Copy out all of the material exactly as presented.
--- start of SUPPLIED DATA ---
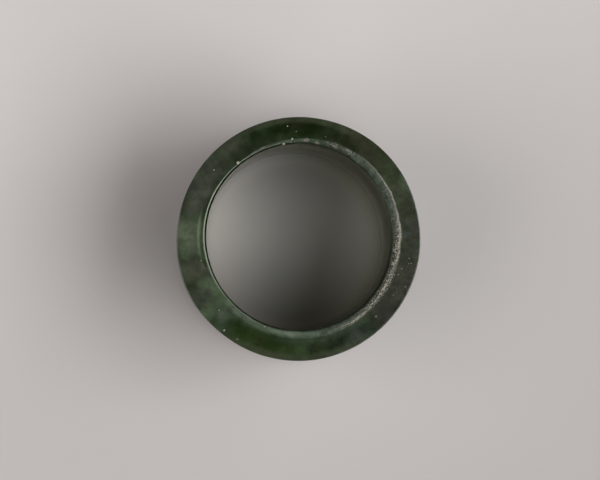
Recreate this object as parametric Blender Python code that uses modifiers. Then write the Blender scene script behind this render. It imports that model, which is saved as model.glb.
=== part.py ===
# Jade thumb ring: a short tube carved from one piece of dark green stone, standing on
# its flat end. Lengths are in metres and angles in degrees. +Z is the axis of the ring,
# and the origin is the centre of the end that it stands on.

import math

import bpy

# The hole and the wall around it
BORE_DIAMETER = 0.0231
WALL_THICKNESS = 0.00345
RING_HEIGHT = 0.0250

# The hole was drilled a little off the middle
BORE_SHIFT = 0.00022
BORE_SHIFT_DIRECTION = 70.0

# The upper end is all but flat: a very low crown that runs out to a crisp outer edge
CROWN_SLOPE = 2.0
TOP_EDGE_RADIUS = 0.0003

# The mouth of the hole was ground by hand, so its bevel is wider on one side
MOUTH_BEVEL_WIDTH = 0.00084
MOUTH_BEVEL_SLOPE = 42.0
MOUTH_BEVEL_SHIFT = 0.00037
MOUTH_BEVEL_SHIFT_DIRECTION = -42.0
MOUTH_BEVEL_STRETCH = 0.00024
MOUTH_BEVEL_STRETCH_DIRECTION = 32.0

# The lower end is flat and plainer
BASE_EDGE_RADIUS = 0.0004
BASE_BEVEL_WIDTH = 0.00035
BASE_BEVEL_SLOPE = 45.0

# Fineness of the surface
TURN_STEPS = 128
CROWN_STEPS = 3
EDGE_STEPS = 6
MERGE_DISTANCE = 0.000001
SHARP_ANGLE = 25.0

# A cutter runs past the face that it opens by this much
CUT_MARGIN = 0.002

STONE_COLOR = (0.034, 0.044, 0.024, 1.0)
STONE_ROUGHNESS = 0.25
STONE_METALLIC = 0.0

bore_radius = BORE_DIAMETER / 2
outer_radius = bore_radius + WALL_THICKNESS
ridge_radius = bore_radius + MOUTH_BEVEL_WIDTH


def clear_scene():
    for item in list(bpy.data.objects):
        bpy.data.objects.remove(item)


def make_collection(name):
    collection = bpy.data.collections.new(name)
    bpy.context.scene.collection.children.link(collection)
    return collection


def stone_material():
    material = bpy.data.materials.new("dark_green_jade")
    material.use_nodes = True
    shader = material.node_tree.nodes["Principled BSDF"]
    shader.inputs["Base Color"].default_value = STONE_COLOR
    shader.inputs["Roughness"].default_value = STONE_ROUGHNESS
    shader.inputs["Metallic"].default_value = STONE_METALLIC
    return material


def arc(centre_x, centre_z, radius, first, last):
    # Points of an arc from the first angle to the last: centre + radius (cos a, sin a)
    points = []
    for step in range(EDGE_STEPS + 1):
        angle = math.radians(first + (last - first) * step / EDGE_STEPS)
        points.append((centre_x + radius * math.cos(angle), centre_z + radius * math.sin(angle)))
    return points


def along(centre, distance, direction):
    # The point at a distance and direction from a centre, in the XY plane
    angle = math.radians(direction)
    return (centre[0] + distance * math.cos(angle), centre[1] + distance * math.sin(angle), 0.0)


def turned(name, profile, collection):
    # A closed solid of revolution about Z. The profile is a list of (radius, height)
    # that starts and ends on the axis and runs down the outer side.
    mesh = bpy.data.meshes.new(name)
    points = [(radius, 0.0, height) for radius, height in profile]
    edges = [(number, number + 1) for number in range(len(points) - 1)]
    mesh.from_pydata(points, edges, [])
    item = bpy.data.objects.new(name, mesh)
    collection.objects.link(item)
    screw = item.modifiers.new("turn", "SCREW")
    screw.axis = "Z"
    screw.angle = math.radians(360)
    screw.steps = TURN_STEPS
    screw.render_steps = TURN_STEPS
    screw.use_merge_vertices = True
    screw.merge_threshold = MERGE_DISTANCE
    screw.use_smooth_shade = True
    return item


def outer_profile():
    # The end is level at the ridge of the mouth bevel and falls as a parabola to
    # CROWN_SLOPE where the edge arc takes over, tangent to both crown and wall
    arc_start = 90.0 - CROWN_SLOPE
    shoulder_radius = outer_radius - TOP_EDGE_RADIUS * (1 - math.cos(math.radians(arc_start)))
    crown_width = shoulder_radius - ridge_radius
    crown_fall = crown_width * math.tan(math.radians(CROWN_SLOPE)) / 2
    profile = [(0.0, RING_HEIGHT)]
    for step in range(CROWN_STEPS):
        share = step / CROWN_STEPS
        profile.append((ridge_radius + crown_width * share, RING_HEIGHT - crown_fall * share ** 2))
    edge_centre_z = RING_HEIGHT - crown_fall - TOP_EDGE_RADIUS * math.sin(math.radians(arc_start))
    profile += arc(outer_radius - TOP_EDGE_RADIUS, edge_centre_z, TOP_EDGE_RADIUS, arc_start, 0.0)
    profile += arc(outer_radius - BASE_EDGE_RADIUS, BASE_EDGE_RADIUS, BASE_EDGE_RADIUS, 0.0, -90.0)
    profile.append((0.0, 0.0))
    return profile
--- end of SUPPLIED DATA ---
RESULT FOR THIS TASK =
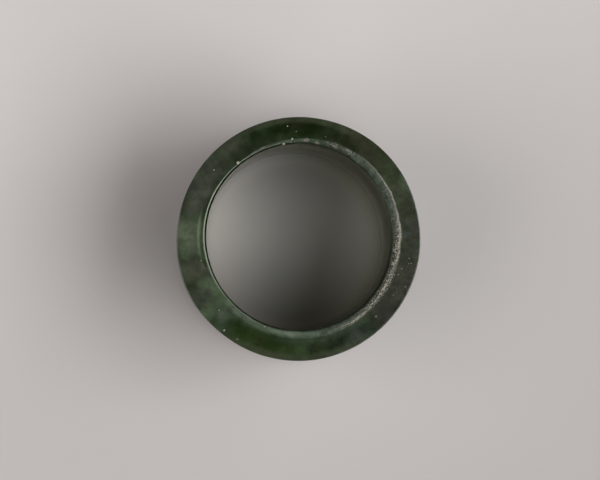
Recreate this object as parametric Blender Python code that uses modifiers. Then write the Blender scene script behind this render. It imports that model, which is saved as model.glb.
=== part.py ===
# Jade thumb ring: a short tube carved from one piece of dark green stone, standing on
# its flat end. Lengths are in metres and angles in degrees. +Z is the axis of the ring,
# and the origin is the centre of the end that it stands on.

import math

import bpy

# The hole and the wall around it
BORE_DIAMETER = 0.0231
WALL_THICKNESS = 0.00345
RING_HEIGHT = 0.0250

# The hole was drilled a little off the middle
BORE_SHIFT = 0.00022
BORE_SHIFT_DIRECTION = 70.0

# The upper end is all but flat: a very low crown that runs out to a crisp outer edge
CROWN_SLOPE = 2.0
TOP_EDGE_RADIUS = 0.0003

# The mouth of the hole was ground by hand, so its bevel is wider on one side
MOUTH_BEVEL_WIDTH = 0.00084
MOUTH_BEVEL_SLOPE = 42.0
MOUTH_BEVEL_SHIFT = 0.00037
MOUTH_BEVEL_SHIFT_DIRECTION = -42.0
MOUTH_BEVEL_STRETCH = 0.00024
MOUTH_BEVEL_STRETCH_DIRECTION = 32.0

# The lower end is flat and plainer
BASE_EDGE_RADIUS = 0.0004
BASE_BEVEL_WIDTH = 0.00035
BASE_BEVEL_SLOPE = 45.0

# Fineness of the surface
TURN_STEPS = 128
CROWN_STEPS = 3
EDGE_STEPS = 6
MERGE_DISTANCE = 0.000001
SHARP_ANGLE = 25.0

# A cutter runs past the face that it opens by this much
CUT_MARGIN = 0.002

STONE_COLOR = (0.034, 0.044, 0.024, 1.0)
STONE_ROUGHNESS = 0.25
STONE_METALLIC = 0.0

bore_radius = BORE_DIAMETER / 2
outer_radius = bore_radius + WALL_THICKNESS
ridge_radius = bore_radius + MOUTH_BEVEL_WIDTH


def clear_scene():
    for item in list(bpy.data.objects):
        bpy.data.objects.remove(item)


def make_collection(name):
    collection = bpy.data.collections.new(name)
    bpy.context.scene.collection.children.link(collection)
    return collection


def stone_material():
    material = bpy.data.materials.new("dark_green_jade")
    material.use_nodes = True
    shader = material.node_tree.nodes["Principled BSDF"]
    shader.inputs["Base Color"].default_value = STONE_COLOR
    shader.inputs["Roughness"].default_value = STONE_ROUGHNESS
    shader.inputs["Metallic"].default_value = STONE_METALLIC
    return material


def arc(centre_x, centre_z, radius, first, last):
    # Points of an arc from the first angle to the last: centre + radius (cos a, sin a)
    points = []
    for step in range(EDGE_STEPS + 1):
        angle = math.radians(first + (last - first) * step / EDGE_STEPS)
        points.append((centre_x + radius * math.cos(angle), centre_z + radius * math.sin(angle)))
    return points


def along(centre, distance, direction):
    # The point at a distance and direction from a centre, in the XY plane
    angle = math.radians(direction)
    return (centre[0] + distance * math.cos(angle), centre[1] + distance * math.sin(angle), 0.0)


def turned(name, profile, collection):
    # A closed solid of revolution about Z. The profile is a list of (radius, height)
    # that starts and ends on the axis and runs down the outer side.
    mesh = bpy.data.meshes.new(name)
    points = [(radius, 0.0, height) for radius, height in profile]
    edges = [(number, number + 1) for number in range(len(points) - 1)]
    mesh.from_pydata(points, edges, [])
    item = bpy.data.objects.new(name, mesh)
    collection.objects.link(item)
    screw = item.modifiers.new("turn", "SCREW")
    screw.axis = "Z"
    screw.angle = math.radians(360)
    screw.steps = TURN_STEPS
    screw.render_steps = TURN_STEPS
    screw.use_merge_vertices = True
    screw.merge_threshold = MERGE_DISTANCE
    screw.use_smooth_shade = True
    return item


def outer_profile():
    # The end is level at the ridge of the mouth bevel and falls as a parabola to
    # CROWN_SLOPE where the edge arc takes over, tangent to both crown and wall
    arc_start = 90.0 - CROWN_SLOPE
    shoulder_radius = outer_radius - TOP_EDGE_RADIUS * (1 - math.cos(math.radians(arc_start)))
    crown_width = shoulder_radius - ridge_radius
    crown_fall = crown_width * math.tan(math.radians(CROWN_SLOPE)) / 2
    profile = [(0.0, RING_HEIGHT)]
    for step in range(CROWN_STEPS):
        share = step / CROWN_STEPS
        profile.append((ridge_radius + crown_width * share, RING_HEIGHT - crown_fall * share ** 2))
    edge_centre_z = RING_HEIGHT - crown_fall - TOP_EDGE_RADIUS * math.sin(math.radians(arc_start))
    profile += arc(outer_radius - TOP_EDGE_RADIUS, edge_centre_z, TOP_EDGE_RADIUS, arc_start, 0.0)
    profile += arc(outer_radius - BASE_EDGE_RADIUS, BASE_EDGE_RADIUS, BASE_EDGE_RADIUS, 0.0, -90.0)
    profile.append((0.0, 0.0))
    return profile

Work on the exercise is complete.